Return, exactly as written, the lines from the one containing "outlet_box();" through the one containing "zip(*points))), Vector(map(max, zip(*points)))", with both ends included.

• • • • • • •

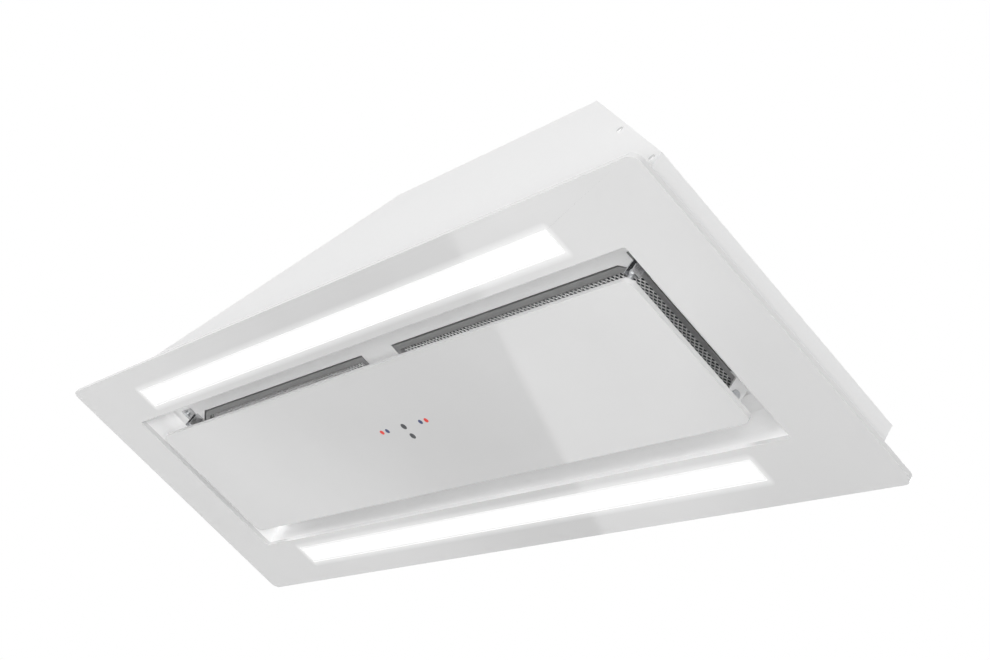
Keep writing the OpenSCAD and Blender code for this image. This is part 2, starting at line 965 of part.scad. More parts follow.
blade_low = deck_z + 8;
blade_top = scroll_top - scroll_wall - 7;
blade_t = 1.2;
blade_lean = 11;
blade_steps = 5;
plate_t = 2;
ring_h = 3;
hub_r = motor_r + 4;
hub_rise = 26;
hub_low = deck_z + hub_rise;
hub_t = 2.5;
boss_r = 10;
boss_h = 10;
shaft_r = 4;

// A blade's middle line runs from the inner to the outer radius and bends forward by blade_lean
function blade_point(f, offset) =
    let (r = impeller_r - blade_depth + f * blade_depth, a = -blade_lean * f * f)
    [r * cos(a) - offset * sin(a - 20 - 40 * f), r * sin(a) + offset * cos(a - 20 - 40 * f)];

module blade_outline() {
    polygon(concat(
        [for (i = [0:blade_steps]) blade_point(i / blade_steps, -blade_t / 2)],
        [for (i = [blade_steps:-1:0]) blade_point(i / blade_steps, blade_t / 2)]
    ));
}

module impeller() {
    color([0.2, 0.2, 0.22])
        translate([blower_x, 0, 0])
            difference() {
                union() {
                    translate([0, 0, blade_low])
                        linear_extrude(blade_top - blade_low)
                            for (i = [0:blade_count - 1])
                                rotate(i * 360 / blade_count)
                                    blade_outline();
                    tube(impeller_r, impeller_r - blade_depth, blade_low - ring_h / 2, blade_low + ring_h / 2);
                    tube(impeller_r, hub_r, blade_top - plate_t / 2, blade_top + plate_t / 2);
                    tube(hub_r + plate_t, hub_r, hub_low, blade_top + plate_t / 2);
                    rod(hub_r + plate_t, hub_low - hub_t, hub_low);
                    rod(boss_r, hub_low - boss_h, hub_low);
                }
                rod(shaft_r, hub_low - boss_h - over, hub_low + over);
            }
}

motor_low = hub_low + 6;
motor_top = scroll_top - scroll_wall - 2;
shaft_low = hub_low - boss_h - 9;

module motor_shaft() {
    color([0.7, 0.71, 0.72])
        translate([blower_x, 0, 0])
            rod(shaft_r, shaft_low, motor_top - 2);
}

module impeller_nut() {
    color([0.65, 0.65, 0.66])
        translate([blower_x, 0, hub_low - boss_h - 6])
            difference() {
                cylinder(r = 2 * shaft_r, h = 6, $fn = 6);
                translate([0, 0, -over])
                    cylinder(r = shaft_r, h = 6 + 2 * over);
            }
}

module motor_can() {
    color([0.5, 0.51, 0.53])
        difference() {
            translate([blower_x, 0, 0])
                rotate_extrude()
                    polygon([
                        [0, motor_low], [motor_r - 6, motor_low], [motor_r - 2, motor_low + 4],
                        [motor_r - 2, motor_low + 9], [motor_r, motor_low + 9],
                        [motor_r, motor_top - 7], [motor_r - 2, motor_top - 7],
                        [motor_r - 2, motor_top], [0, motor_top]
                    ]);
            translate([blower_x, 0, 0])
                rod(shaft_r + running_gap, motor_low - over, motor_top - 1);
            bush_places()
                rod(screw_r + running_gap, motor_top - 9, motor_top + over);
        }
}

module motor_bushes() {
    color([0.1, 0.1, 0.1])
        bush_places() {
            tube(bush_r, screw_r + running_gap, motor_top, scroll_top);
            tube(bush_r + 1.5, screw_r + running_gap, scroll_top, scroll_top + bush_over);
        }
}

module motor_screws() {
    color([0.7, 0.7, 0.71])
        bush_places()
            screw_down(scroll_top + bush_over, scroll_top + bush_over - motor_top + 8);
}

capacitor_r = 12;
capacitor_l = 58;
capacitor_off = 48;
capacitor_x = blower_x - capacitor_off;
capacitor_y = -55;
capacitor_z = scroll_top + capacitor_r + seat_gap;
clip_t = 1;
clip_w = 14;
clip_foot = 9;

module run_capacitor() {
    color([0.85, 0.85, 0.86])
        translate([capacitor_x, capacitor_y, capacitor_z])
            rotate([-90, 0, 0]) {
                rod(capacitor_r, -capacitor_l / 2, capacitor_l / 2);
                rod(3, capacitor_l / 2, capacitor_l / 2 + 6);
            }
}

// A saddle clip: a half ring over the capacitor, two upright legs and two feet
module capacitor_clip() {
    bore = capacitor_r + seat_gap;
    color([0.7, 0.71, 0.72])
        wall_between(capacitor_y - clip_w / 2, capacitor_y + clip_w / 2)
            translate([capacitor_x, 0]) {
                translate([0, capacitor_z])
                    difference() {
                        circle(bore + clip_t);
                        circle(bore);
                        translate([-2 * bore, -2 * bore])
                            square([4 * bore, 2 * bore]);
                    }
                for (side = [0, 1])
                    mirror([side, 0]) {
                        translate([bore, scroll_top])
                            square([clip_t, capacitor_z - scroll_top]);
                        translate([bore, scroll_top])
                            square([clip_foot, clip_t]);
                    }
            }
}

// Outlet

collar_wall = 1.5;
collar_inner_r = collar_r - collar_wall;
box_wall = 1.5;
box_x0 = duct_x + seat_gap;
box_x1 = top_right - 3;
box_y0 = -collar_r - 4;
box_y1 = scroll_r + scroll_growth + 2.5;
box_step_x = collar_x - collar_r - 1;
box_top = casing_h - sheet_t;

module outlet_box() {
    color([0.32, 0.33, 0.35])
        difference() {
            union() {
                box_between([box_x0, box_y0, deck_z], [box_x1, box_y1, box_top]);
                box_between([box_step_x, box_y0, scroll_top + seat_gap], [box_x1, box_y1, box_top]);
            }
            box_between([box_x0 + box_wall, box_y0 + box_wall, deck_z + box_wall],
                [box_x1 - box_wall, box_y1 - box_wall, box_top + over]);
            box_between([box_step_x + box_wall, box_y0 + box_wall, scroll_top + seat_gap + box_wall],
                [box_x1 - box_wall, box_y1 - box_wall, box_top + over]);
            box_between([box_x0 - over, duct_inner_y + scroll_wall, deck_z + scroll_wall],
                [box_x0 + 2 * box_wall, scroll_r + scroll_growth - scroll_wall, scroll_top - scroll_wall]);
        }
}

collar_flange_r = collar_r + 12;
flap_stop_z = casing_h + 12;
flap_stop_w = 4;
axle_z = flap_stop_z + 6;
axle_r = 2;
axle_boss_r = 5;

module outlet_collar() {
    color([0.3, 0.31, 0.33])
        translate([collar_x, 0, 0])
            difference() {
                union() {
                    tube(collar_r, collar_inner_r, casing_h, casing_h + collar_h);
                    tube(collar_inner_r + over / 2, collar_inner_r - flap_stop_w, flap_stop_z - 2, flap_stop_z);
                    tube(collar_flange_r, collar_inner_r, casing_h, casing_h + 2);
                    for (sy = [-1, 1])
                        translate([0, sy * (collar_inner_r - 1.2), axle_z])
                            rotate([90, 0, 0])
                                cylinder(r = axle_boss_r, h = 3, center = true);
                }
                translate([0, 0, axle_z])
                    rotate([90, 0, 0])
                        cylinder(r = axle_r, h = 2 * collar_inner_r, center = true);
                for (turn = collar_screw_turns)
                    rotate(turn)
                        translate([collar_screw_pcd / 2, 0, 0])
                            rod(screw_r + running_gap, casing_h - over, casing_h + 3);
            }
}

module collar_screws() {
    color([0.7, 0.7, 0.71])
        collar_screw_places()
            screw_down(casing_h + 2, 6);
}

module flap_axle() {
    color([0.7, 0.71, 0.72])
        translate([collar_x, 0, axle_z])
            rotate([90, 0, 0])
                cylinder(r = axle_r, h = 2 * collar_inner_r, center = true);
}

flap_r = collar_inner_r - 1.7;
flap_t = 1.2;
flap_low = flap_stop_z + 0.2;
flap_gap_x = 0.4;
knuckle_r = axle_r + 1.4;
knuckle_l = 22;
knuckle_pitch = 26;

// The left flap; its knuckles and the right flap's take turns along the axle
module flap(side) {
    color([0.45, 0.46, 0.48])
        translate([collar_x, 0, 0])
            rotate(side > 0 ? 180 : 0) {
                difference() {
                    union() {
                        translate([0, 0, flap_low])
                            linear_extrude(flap_t)
                                intersection() {
                                    circle(flap_r);
                                    translate([-2 * flap_r - knuckle_r - flap_gap_x, -flap_r])
                                        square(2 * flap_r);
                                }
                        for (k = [-1.5, 0.5])
                            translate([0, k * knuckle_pitch, 0]) {
                                translate([0, 0, axle_z])
                                    rotate([90, 0, 0])
                                        cylinder(r = knuckle_r, h = knuckle_l, center = true);
                                box_between([-knuckle_r - 2, -knuckle_l / 2, flap_low],
                                    [0, knuckle_l / 2, flap_low + flap_t]);
                                box_between([-knuckle_r, -knuckle_l / 2, flap_low],
                                    [-knuckle_r + flap_t, knuckle_l / 2, axle_z]);
                            }
                    }
                    translate([0, 0, axle_z])
                        rotate([90, 0, 0])
                            cylinder(r = axle_r + running_gap, h = 2 * flap_r, center = true);
                }
            }
}

// Electrics, hung under the left slope

slope_left = atan2(casing_h - wall_h, top_left + casing_w / 2);
slope_length = norm([top_left + casing_w / 2, casing_h - wall_h]);

// Places a child in the left slope's own frame: x runs up the slope, z = 0 is its inner face
module under_left_slope(along) {
    translate([-casing_w / 2, 0, wall_h])
        rotate([0, -slope_left, 0])
            translate([along, 0, -sheet_t - seat_gap])
                children();
}

// The driver keeps clear of the scroll, and the control box stands below it on the slope
driver_down = 145;
driver_at = slope_length - driver_down;
driver_size = [44, 80, 17];
control_gap = 6;
control_size = [110, 110, 19];
control_at = driver_at - control_gap - control_size[0];
control_wall = 2;
lid_t = 2;

module control_box() {
    color([0.88, 0.88, 0.86])
        under_left_slope(control_at)
            difference() {
                box_between([0, -control_size[1] / 2, -control_size[2]],
                    [control_size[0], control_size[1] / 2, 0]);
                box_between([control_wall, -control_size[1] / 2 + control_wall, -control_size[2] - over],
                    [control_size[0] - control_wall, control_size[1] / 2 - control_wall, -control_wall]);
            }
}

module control_box_lid() {
    color([0.8, 0.8, 0.78])
        under_left_slope(control_at)
            box_between([0, -control_size[1] / 2, -control_size[2] - lid_t],
                [control_size[0], control_size[1] / 2, -control_size[2]]);
}

terminal_size = [20, 10, 12];
terminal_count = 5;
terminal_place = [12, -28];

module terminal_block() {
    color([0.95, 0.95, 0.95])
        under_left_slope(control_at)
            for (i = [0:terminal_count - 1])
                translate([terminal_place[0], terminal_place[1] + i * terminal_size[1], 0])
                    box_between([0, 0, -control_wall - terminal_size[2]],
                        [terminal_size[0], terminal_size[1], -control_wall]);
}

module led_driver() {
    color([0.9, 0.9, 0.92])
        under_left_slope(driver_at)
            box_between([0, -driver_size[1] / 2, -driver_size[2]],
                [driver_size[0], driver_size[1] / 2, 0]);
}

gland_bore_r = 4.5;
gland_in = 12;
gland_out = 8;

module at_gland() {
    translate([-casing_w / 2, gland_y, gland_z])
        rotate([0, 90, 0])
            children();
}

module cable_gland() {
    color([0.15, 0.15, 0.16])
        at_gland()
            difference() {
                union() {
                    rod(gland_r, 0, gland_in);
                    rod(gland_r + 2.5, -gland_out, 0);
                }
                rod(gland_bore_r, -gland_out - over, gland_in + over);
            }
}

module gland_nut() {
    color([0.2, 0.2, 0.21])
        at_gland()
            difference() {
                translate([0, 0, sheet_t])
                    cylinder(r = gland_r + 4, h = 5, $fn = 6);
                rod(gland_r, 0, gland_in);
            }
}

glass_frame();
support_flange();
recess_tray();
light_diffuser(-1);  // light_diffuser_front
light_diffuser(1);  // light_diffuser_rear
light_housing(-1);  // light_housing_front
light_housing(1);  // light_housing_rear
led_strip(-1);  // led_strip_front
led_strip(1);  // led_strip_rear
casing_left();
casing_top();
casing_right();
casing_side_panel(-1);  // casing_front_panel
casing_side_panel(1);  // casing_rear_panel
casing_screws();
filter_frame(-1);  // filter_frame_left
filter_frame(1);  // filter_frame_right
filter_mesh(-1);  // filter_mesh_left
filter_mesh(1);  // filter_mesh_right
filter_latch(-1);  // filter_latch_left
filter_latch(1);  // filter_latch_right
hinge_bracket(-1);  // hinge_bracket_left
hinge_bracket(1);  // hinge_bracket_right
hinge_pins();
catch_clip(-1);  // catch_clip_left
catch_clip(1);  // catch_clip_right
bracket_screws();
panel_glass();
panel_tray();
hinge_arms();
catch_studs();
touch_board();
touch_cover();
touch_mark_dark();
touch_mark_red();
touch_mark_blue();
blower_deck();
scroll_lower();
scroll_upper();
scroll_screws();
impeller();
motor_shaft();
impeller_nut();
motor_can();
motor_bushes();
motor_screws();
run_capacitor();
capacitor_clip();
outlet_box();
outlet_collar();
collar_screws();
flap_axle();
flap(-1);  // flap_left
flap(1);  // flap_right
control_box();
control_box_lid();
terminal_block();
led_driver();
cable_gland();
gland_nut();
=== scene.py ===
"""Looks of a built-in range hood: glass frame and panel, light windows, painted recess and casing, grease
filters, touch marks, and the blower, outlet and electrics inside. Metres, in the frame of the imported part:
front is -Y, right is +X and up is +Z."""

import json
import math

import bmesh
import bpy
from bpy.props import FloatProperty, FloatVectorProperty, IntProperty, PointerProperty
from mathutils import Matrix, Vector


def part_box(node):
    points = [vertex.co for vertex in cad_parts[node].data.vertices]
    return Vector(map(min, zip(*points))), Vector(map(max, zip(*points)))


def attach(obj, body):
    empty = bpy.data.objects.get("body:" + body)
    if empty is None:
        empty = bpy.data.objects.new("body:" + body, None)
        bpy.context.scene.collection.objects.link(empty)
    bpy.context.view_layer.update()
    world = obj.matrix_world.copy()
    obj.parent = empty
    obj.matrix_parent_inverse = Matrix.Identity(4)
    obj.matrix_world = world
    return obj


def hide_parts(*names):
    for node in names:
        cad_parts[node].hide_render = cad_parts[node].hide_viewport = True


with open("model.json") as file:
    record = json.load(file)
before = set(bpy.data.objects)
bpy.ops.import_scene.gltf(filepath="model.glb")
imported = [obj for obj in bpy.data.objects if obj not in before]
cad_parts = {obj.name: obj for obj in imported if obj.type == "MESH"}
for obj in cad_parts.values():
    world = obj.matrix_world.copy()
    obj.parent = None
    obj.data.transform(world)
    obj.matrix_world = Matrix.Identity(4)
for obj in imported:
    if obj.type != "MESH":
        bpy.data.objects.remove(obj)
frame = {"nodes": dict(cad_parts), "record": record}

bl_info = {
    "name": "Built-in range hood",
    "version": (1, 0, 0),
    "blender": (4, 5, 0),
    "location": "3D View > Sidebar > Range hood",
    "description": "Gives the packed range hood its glass, paint, metal, lights and studio",
    "category": "Object",
}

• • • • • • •

◆ **Exercise response**
outlet_box();
outlet_collar();
collar_screws();
flap_axle();
flap(-1);  // flap_left
flap(1);  // flap_right
control_box();
control_box_lid();
terminal_block();
led_driver();
cable_gland();
gland_nut();
=== scene.py ===
"""Looks of a built-in range hood: glass frame and panel, light windows, painted recess and casing, grease
filters, touch marks, and the blower, outlet and electrics inside. Metres, in the frame of the imported part:
front is -Y, right is +X and up is +Z."""

import json
import math

import bmesh
import bpy
from bpy.props import FloatProperty, FloatVectorProperty, IntProperty, PointerProperty
from mathutils import Matrix, Vector


def part_box(node):
    points = [vertex.co for vertex in cad_parts[node].data.vertices]
    return Vector(map(min, zip(*points))), Vector(map(max, zip(*points)))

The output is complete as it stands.